Iran: The erosion of women's rights and "political Islamism"

Source: 
SCMP
From the universities to the theatres, Iranians have a tradition of civil activism that predates the revolution.
Writing in the South China Morning Post, Ivan Broadhead looks at how, following the 2006 re-emergence of stoning as a means of execution, Iranians are demanding changes to the country's hardline laws to match modern society's lifestyles.
This is an excerpt from the SMCP article:
"It surprises people when I tell them that the women's movement in Iran is one of the most vibrant in civil society," says associate professor Vivienne Wee, director of Women's Empowerment in Muslim Contexts research at Hong Kong's City University. "Remember, Iranian women were fully engaged in the overthrow of the brutal shah [Mohammad Reza Pahlavi, in 1979] and the creation of the republic. As revolutionaries and equals in the struggle, they sought to claim full citizenship rights alongside the men."

The erosion of women's rights, Wee argues, is rooted in the way "political Islamism" suppressed the egalitarian ideals of the revolution. The political Islamists who captured power justified their opposition to the relative emancipation of women under the shah - superficially symbolised by women smoking American cigarettes, driving Italian cars and wearing French fashion - on the grounds that feminism was a western concept and therefore alien to their religion. But such a rationale flies in the face of the core values of Islam, as Wee and other scholars view them.

"Islam is very concerned with equality in the eyes of God," she says. "The religious duties of women are no less than those of men. And, if you look at religious texts and other sources, you see that in the historical context of his time, the Prophet was a supporter of women." She notes, for instance, how Mohammed promoted inheritance rights and proscribed female infanticide. "Many Iranian women find it possible to assert their rights based on this interpretation of an emancipating Islam," Wee says.

[...] Stoning, prescribed for adultery under section 83 of the penal code, re-emerged in the spring of 2006 with the judicial killing of a couple in the holy town of Mashhad just a few months after President Mahmoud Ahmadinejad's conservative government took office.

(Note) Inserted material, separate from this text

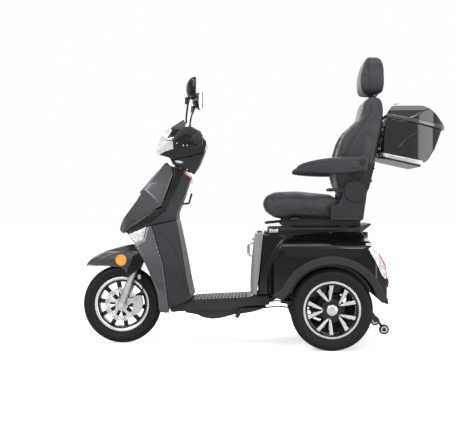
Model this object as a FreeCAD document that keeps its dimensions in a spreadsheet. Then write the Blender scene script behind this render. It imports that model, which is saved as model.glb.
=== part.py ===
"""Electric tricycle with a single steered front wheel, a captain's seat and a top box.

Millimetres.  The ground is Z = 0, the vehicle faces -X and its left side is -Y.  Pieces of the front are
placed from the front axle, pieces of the rear from the rear axle, so either end moves as one.
"""
import FreeCAD, Part
import math
import os
import Sketcher

V = FreeCAD.Vector

SIZES = {
    # where the wheels stand
    "front_axle_x": -727,
    "wheel_base": 1068,
    "rear_track": 580,
    "tyre_radius": 203,
    # tyres and rims
    "rim_radius": 142,
    "tyre_wall": 7,
    "front_tyre_width": 76,
    "rear_tyre_width": 84,
    "barrel_radius": 126,
    "spoke_thickness": 12,
    "hub_radius": 30,
    "front_axle_radius": 7.5,
    "rear_axle_radius": 12,
    "running_clearance": 0.05,
    "disc_radius": 87,
    "disc_thickness": 4,
    # steering
    "rake": 21.5,
    "axle_offset": 34,
    "stem_radius": 15,
    "head_tube_radius": 25,
    "leg_radius": 17,
    "leg_spacing": 132,
    "steering_swing": 116,
    "bar_radius": 11,
    "grip_radius": 17.5,
    "grip_length": 118,
    "bar_half_width": 368,
    "bar_height": 1044,
    # frame and floor
    "rail_radius": 16,
    "rail_spacing": 170,
    "floor_width": 330,
    "panel_wall": 3,
    # rear end
    "axle_tube_radius": 28,
    "arch_radius": 230,
    "flare_width": 34,
    "flare_thickness": 8,
    "deck_thickness": 24,
    "anti_tip_radius": 25,
    "anti_tip_width": 20,
    "anti_tip_spacing": 388,
    "anti_tip_height": 95,
    # seat
    "seat_width": 470,
    "seat_bottom": 655.3,
    "pivot_height": 785,
    "pivot_radius": 8,
    "plate_thickness": 5,
    "back_width": 450,
    "arm_width": 52,
    "arm_bolt_radius": 9,
    "post_radius": 6,
    "post_spacing": 120,
    "rest_width": 260,
    # top box
    "box_width": 410,
    "box_wall": 3,
    "rack_tube_radius": 6.5,
}

doc = FreeCAD.newDocument("Tricycle")
sheet = doc.addObject("Spreadsheet::Sheet", "Sizes")
for row, (word, number) in enumerate(SIZES.items(), start=1):
    sheet.set(f"A{row}", word)
    sheet.set(f"B{row}", str(number))
    sheet.setAlias(f"B{row}", word)
doc.recompute()

NODES = []


def size(word):
    """The number in the sheet's cell of that name."""
    return float(sheet.get(word))


def node(item, label):
    """Names an object as one of the tricycle's pieces."""
    item.Label = label
    NODES.append(item)
    return item


# ---------------------------------------------------------------- plain geometry

def fore(points):
    """Side-view points measured from the front axle's X, as (X, Z) in the part's frame."""
    return [(size("front_axle_x") + dx, z) for dx, z in points]


def aft(points):
    """Side-view points measured from the rear axle's X, as (X, Z) in the part's frame."""
    rear_x = size("front_axle_x") + size("wheel_base")
    return [(rear_x + dx, z) for dx, z in points]


def inset(points, walls):
    """Moves each edge of a polygon inwards by its own wall; a negative wall moves it outwards."""
    count = len(points)
    area = sum(points[i - 1][0] * points[i][1] - points[i][0] * points[i - 1][1] for i in range(count))
    turn = 1 if area > 0 else -1
    lines = []
    for i in range(count):
        (x0, z0), (x1, z1) = points[i], points[(i + 1) % count]
        run = math.hypot(x1 - x0, z1 - z0)
        ux, uz = (x1 - x0) / run, (z1 - z0) / run
        lines.append((x0 - turn * uz * walls[i], z0 + turn * ux * walls[i], ux, uz))
    corners = []
    for i in range(count):
        ax, az, aux, auz = lines[i - 1]
        bx, bz, bux, buz = lines[i]
        cross = aux * buz - auz * bux
        if abs(cross) < 1e-6:
            corners.append((bx, bz))
            continue
        along = ((bx - ax) * buz - (bz - az) * bux) / cross
        corners.append((ax + along * aux, az + along * auz))
    return corners


def extrude(corners, direction):
    """A solid swept straight from a flat polygon of vectors."""
    wire = Part.makePolygon(corners + corners[:1])
    return Part.Face(wire).extrude(direction)


def side_prism(points, y_low, y_high):
    """A side-view (X, Z) polygon stretched across the vehicle."""
    return extrude([V(x, y_low, z) for x, z in points], V(0, y_high - y_low, 0))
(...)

Despite a 2002 moratorium issued by Ayatollah Shahroudi, the head of the judiciary, human rights activist and lawyer Shadi Sadr reported just months after the Mashhad stoning that another woman, Ashraf Kalhori, faced imminent execution for adultery. Mobilising support nationally and internationally, the Stop Stoning Forever campaign was born and soon discovered nine women and two men were facing death by stoning for the same offence.

Article 104 of the penal code indicates that the stones used to execute an adulterer should not be so large that they kill immediately nor so small that they are mere pebbles. Wee, who is an adviser to the campaign, explains, however, that the Koran does not mention the punishment, even though it appears in the Torah and, subsequently, the Bible (Deuteronomy 22:22-23). She says the method of execution discriminates against women.

"The victims are buried in a hole but, while the men are buried up to their waists, for women, the soil is compacted to shoulder level. This is a crucial distinction because traditionally, if the victims can escape, they are allowed to live ... of course, women seldom do," Wee says.